First Quantum Minerals is also compelling, he says. “It’s going to be ramping up operations into a stronger copper price environment.”
Mr. Greenspan also likes Ivanhoe Mines, which has the Kamoa-Kakula copper project in the Democratic Republic of the Congo. It’s one of the highest-grade copper mines globally with Phase Three starting up at the end 2024, and there’s potential for further phases, he says.
Its South Africa-based Platreef development project is also one of the biggest nickel-platinum group metal plays globally, he adds.
He also favours Ero Copper Corp. ERO-T, a low-cost producer That operates in Brazil and could potentially double production by 2025.
“It’s about a year or so away from turning free cash flow positive,” he says.
Another way to get exposure to copper is through exchange-traded funds (ETFs) such as the large-cap Horizons Copper Producers Index ETF COPP-T and Global X Copper Miners ETF COPX-A. The smaller-cap, Sprott Junior Copper Miners ETF COPJ-Q launched this year.

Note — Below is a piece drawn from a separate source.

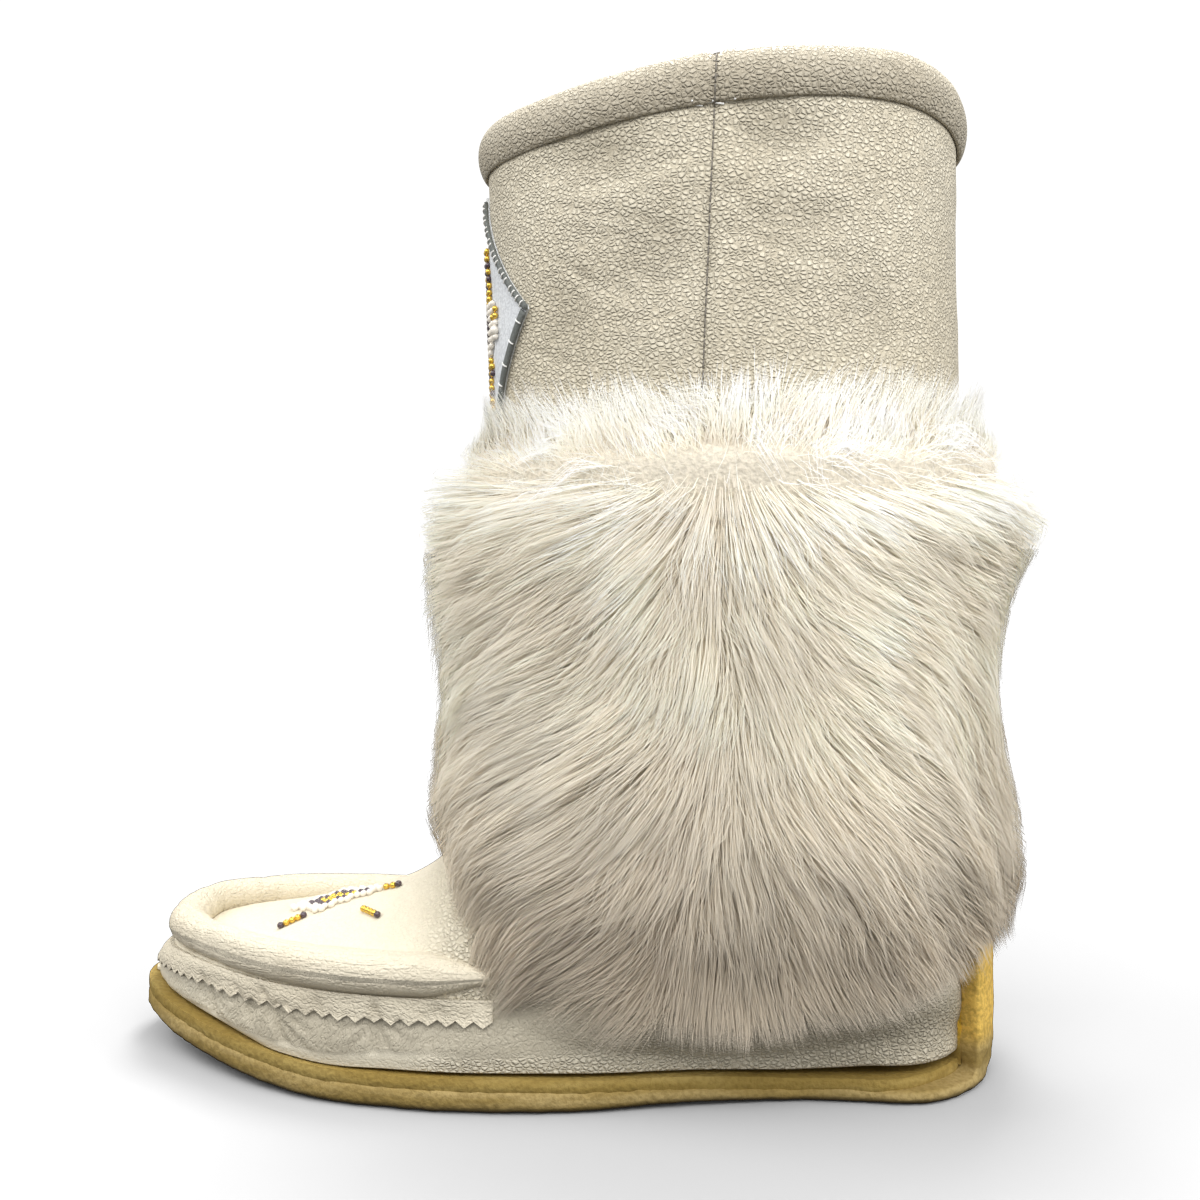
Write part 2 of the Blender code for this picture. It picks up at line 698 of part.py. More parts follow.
def rim_path(skin, steps, height_of):
    """Points on the foot's wall, from under the fur on the outer side round the toe to the inner side, with
    their outward directions. height_of takes (along) and gives the height."""
    side_end, toe_from = 0.565, 0.865
    toe_centre, toe_half = outline(toe_from)
    turn_x = sole_x(toe_from)
    straight = (toe_from - side_end) * SOLE_LENGTH
    total = 2 * straight + math.pi * toe_half
    found = []
    for i in range(steps + 1):
        reach = total * i / steps
        if reach < straight or reach > total - straight:
            side = -1 if reach < straight else 1
            run = reach if side < 0 else total - reach
            along = side_end + run / SOLE_LENGTH
            origin = (sole_x(along), outline(along)[0])
            out = Vector((0.0, side, 0.0))
        else:
            angle = (reach - straight) / toe_half
            out = Vector((-math.sin(angle), -math.cos(angle), 0.0))
            origin = (turn_x, toe_centre)
            along = toe_from + (1 - toe_from) * math.sin(angle)
        height = height_of(along)
        point, normal = skin.hit((origin[0], origin[1], height), out)
        found.append((point, out, normal, reach))
    return found


def rim_height(along):
    """The height of the middle of the vamp's roll."""
    return RIM_HEIGHT * (1.0 + 0.025 * ease((along - 0.75) / 0.2))


def make_vamp_roll(skin):
    """The soft roll round the plug, laid in the corner between wall and plug."""
    sides = 7
    crease = rim_path(skin, STRIP_STEPS, lambda along: rim_height(along) - VAMP_ROLL_RADIUS * 0.8)
    rings = []
    for i, (point, out, _, _) in enumerate(crease):
        end = min(i, STRIP_STEPS - i) / STRIP_STEPS
        radius = VAMP_ROLL_RADIUS * (0.35 + 0.65 * ease(end * 14))
        middle = point - out * (radius * 0.25) + Vector((0.0, 0.0, VAMP_ROLL_RADIUS * 0.8))
        ring = []
        for j in range(sides):
            angle = 2 * math.pi * j / sides
            ring.append(middle + out * (radius * math.cos(angle)) + Vector((0.0, 0.0, radius * math.sin(angle))))
        rings.append(ring)
    mesh = outward(mesh_of("vamp_roll", *loft(rings)))
    obj = new_object("vamp_roll", mesh, TRIM)
    cut_by_upper(obj)
    return obj


def cut_by(obj, name, mesh):
    """Takes a closed mesh out of an object."""
    cutter = bpy.data.objects.new("cutter_" + name, mesh)
    bpy.context.scene.collection.objects.link(cutter)
    cutter.hide_render = True
    cutter.display_type = "WIRE"
    cut = obj.modifiers.new(name, "BOOLEAN")
    cut.operation = "DIFFERENCE"
    cut.object = cutter


def cut_by_upper(obj, grow=GAP):
    """Takes the upper's form, grown by a distance, out of an object."""
    shape = upper_form(grow)
    mesh = bpy.data.meshes.new("upper_form")
    shape.to_mesh(mesh)
    shape.free()
    cut_by(obj, obj.name + "_seat", mesh)


def make_pinked_band(skin):
    """The flat band under the roll, its lower edge pinked into teeth."""
    def middle(along):
        return rim_height(along) - VAMP_ROLL_RADIUS - 0.5 * BAND_HEIGHT

    span = rim_path(skin, 1, middle)[-1][3]
    teeth = round(span / TOOTH_PITCH)
    steps = 2 * teeth
    top_line = rim_path(skin, steps, lambda along: rim_height(along) - VAMP_ROLL_RADIUS - GAP)
    rings = []
    for i, (top, out, _, _) in enumerate(top_line):
        drop = BAND_HEIGHT - (TOOTH_DEPTH if i % 2 else 0.0)
        inside = top - out * BALL_WIDTH / 4
        low, _ = skin.hit((inside.x, inside.y, top.z - drop), out)
        lift, sink = out * BAND_THICK, out * BAND_THICK
        rings.append([top - sink, low - sink, low + lift, top + lift])
    mesh = outward(mesh_of("pinked_band", *loft(rings)))
    band = new_object("pinked_band", mesh, TRIM)
    cut_by_upper(band)
    return band


def make_front_panel(skin):
    """The pointed panel on the front of the shaft, cut off square under the fur."""
    rows, columns = 10, 8
    rings = []
    for i in range(rows + 1):
        height = PANEL_BOTTOM + (PANEL_TOP - PANEL_BOTTOM) * i / rows
        if i == rows // 2:
            height = PANEL_WAIST
        if height > PANEL_WAIST:
            half = PANEL_HALF_WIDTH * (1 - 0.93 * (height - PANEL_WAIST) / (PANEL_TOP - PANEL_WAIST))
        else:
            half = PANEL_HALF_WIDTH * (1 - 0.55 * (PANEL_WAIST - height) / (PANEL_WAIST - PANEL_BOTTOM))
        inner, outer = [], []
        for j in range(columns + 1):
            y = half * (2 * j / columns - 1)
            point, normal = skin.hit((SHAFT_CENTRE, y, height), (-1.0, 0.0, 0.0))
            flat = Vector((normal.x, normal.y, 0.0)).normalized()
            inner.append(point - flat * PANEL_THICK)
            outer.append(point + flat * PANEL_THICK)
        rings.append(inner + outer[::-1])
    mesh = outward(mesh_of("front_panel", *loft(rings)))
    panel = new_object("front_panel", mesh, SUEDE)
    cut_by_upper(panel)
    return panel


def fur_shares(angle):
    """How much of the front, side and back columns counts in a direction, and the hem's height there."""
    back = max(math.cos(angle), 0.0) ** 2
    front = max(-math.cos(angle), 0.0) ** 2
    side = 1 - back - front
    hem = FUR_TOP * (FUR_HEM_FRONT * front + FUR_HEM_SIDE * side + FUR_HEM_BACK * back)
    return front, side, back, hem


def fur_point(skin, angle, height, lift):
    """A point of the fur at a height round the leg. lift is added to the depth that the table gives."""
    front, side, back, hem = fur_shares(angle)
    down = min(max((FUR_TOP - height) / (FUR_TOP - hem), 0.0), 1.0)
    at_front, at_side, at_back = look_up(FUR_ROWS, down)
    base, _ = skin.round_leg(angle, height)
    out = Vector((math.cos(angle), -math.sin(angle), 0.0))
    depth = FUR_DEPTH * (at_front * front + at_side * side + at_back * back)
    return base + out * max(depth + lift, 2 * FUR_LEAST)


def make_fur_cuff(skin):
    """The fur: a hollow pelt round ankle and shaft in tiers, each of which ends in a row of pointed locks."""
    columns = 2 * LOCKS_ROUND
    rings = []
    for i in range(columns):
        angle = 2 * math.pi * i / columns
        front, side, back, hem = fur_shares(angle)
        length = FUR_TOP - hem
        ring = []
        crown = LOCK_RISE if i % 2 else -0.35 * LOCK_RISE
        ring.append(fur_point(skin, angle, FUR_TOP + crown, 0.2 * LOCK_TUCK))
        for tier, start in enumerate(LOCK_TIERS):
            end = LOCK_TIERS[tier + 1] if tier + 1 < len(LOCK_TIERS) else 1.0
            tip = (i + tier) % 2 == 0
            top, bottom = FUR_TOP - length * start, FUR_TOP - length * end
            ridge = 0.22 * LOCK_TUCK if tip else -0.22 * LOCK_TUCK
            sway = LOCK_SWAY * math.sin(2 * angle) * 2 * math.pi / columns * (1 - 0.5 * end)
            if tier:
                ring.append(fur_point(skin, angle, top + 0.25 * LOCK_DROP, -LOCK_TUCK))
            ring.append(fur_point(skin, angle, top + (bottom - top) * 0.5, ridge))
            drop = LOCK_DROP if tip else -0.15 * LOCK_DROP
            lift = 0.10 * LOCK_TUCK if tip else -0.30 * LOCK_TUCK
            if tier + 1 == len(LOCK_TIERS):
                drop *= 0.8
            ring.append(fur_point(skin, angle + (sway if tip else 0.0), bottom - drop, lift))
        under = hem + 0.35 * LOCK_DROP
        for height in (under, under + (FUR_TOP - under) * 0.33, under + (FUR_TOP - under) * 0.66, FUR_TOP):
            base, _ = skin.round_leg(angle, height)
            out = Vector((math.cos(angle), -math.sin(angle), 0.0))
            ring.append(base - out * FUR_LEAST)
        rings.append(ring)
    mesh = outward(mesh_of("fur_cuff", *loft(rings, ring_closed=True)))
    cuff = new_object("fur_cuff", mesh, FUR)
    cut_by_upper(cuff)
    tab = heel_tab(
        "tab_room", lambda height: HEEL_WIDTH / 4, lambda height: HEEL_WIDTH / 2 + OVERLAY_GAP, 0.0, 2 * OVERLAY_GAP
    )
    cut_by(cuff, "fur_cuff_tab_room", tab)
    return cuff


def main():
    for obj in list(bpy.data.objects):
        bpy.data.objects.remove(obj)
    skin = Skin(OVERLAY_GAP)
    upper = make_upper()
    pieces = [
        make_outsole(),
        make_midsole(),
        upper,
        make_insole(upper),
        make_collar_roll(),
        make_vamp_roll(skin),
        make_pinked_band(skin),
        make_front_panel(skin),
        make_fur_cuff(skin),
    ]
    boot = bpy.data.objects.new("mukluk", None)
    bpy.context.scene.collection.objects.link(boot)
    for piece in pieces:
        piece.parent = boot


main()
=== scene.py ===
"""Looks for the left mukluk boot: white leather, beadwork, crepe sole and long fur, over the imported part.

Metres, +Z up. The toe points along -X and the outer side faces -Y. The leather is lofted again from the
part's own sections, finer and with its creases, and every overlay lies on that surface.
"""
import math

import bpy
import numpy as np
from mathutils import Matrix, Vector
from mathutils.bvhtree import BVHTree
from mathutils.kdtree import KDTree


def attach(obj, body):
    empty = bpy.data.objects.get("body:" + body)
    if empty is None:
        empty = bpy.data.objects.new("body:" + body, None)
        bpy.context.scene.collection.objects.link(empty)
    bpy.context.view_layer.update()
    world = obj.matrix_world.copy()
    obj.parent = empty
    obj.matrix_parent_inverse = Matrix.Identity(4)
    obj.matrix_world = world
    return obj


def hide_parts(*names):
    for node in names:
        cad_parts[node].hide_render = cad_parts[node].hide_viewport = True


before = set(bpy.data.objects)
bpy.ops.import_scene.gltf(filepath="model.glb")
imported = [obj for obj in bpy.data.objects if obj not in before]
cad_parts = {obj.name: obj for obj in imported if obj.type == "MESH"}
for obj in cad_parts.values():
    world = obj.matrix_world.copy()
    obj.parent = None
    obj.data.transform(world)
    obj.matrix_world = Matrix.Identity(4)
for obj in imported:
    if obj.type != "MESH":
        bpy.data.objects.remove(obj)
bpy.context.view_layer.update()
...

Gold companies and carmakers get in on copper
John Ciampaglia, chief executive officer of Sprott Asset Management LP, says he’s bullish on copper prices and equities over the long term.
The International Energy Agency’s recent critical minerals report says that copper demand may have to grow by more than 60 per cent by 2040 relative to 2022 to reach net-zero carbon emissions by 2050 under the Paris Agreement, he says.
Because large capital expenditures are needed to build a new mine, copper prices need to get to US$6 a pound or more to incentivize the production required over the next 20-odd years, Mr. Ciampaglia suggests.
Smaller companies in Sprott Junior Copper Miners ETF are well positioned to capitalize on deficits in copper supply, he says.
And car companies are starting to invest in copper miners too, he adds.
“Stellantis made an equity investment in McEwen Copper so that it can secure supply when that mine goes into production,” he says.
“It’s like what happened 100 years ago when Henry Ford [founder of Ford Motor Co.] owned rubber and steel companies. He wanted to own all the supply chain.”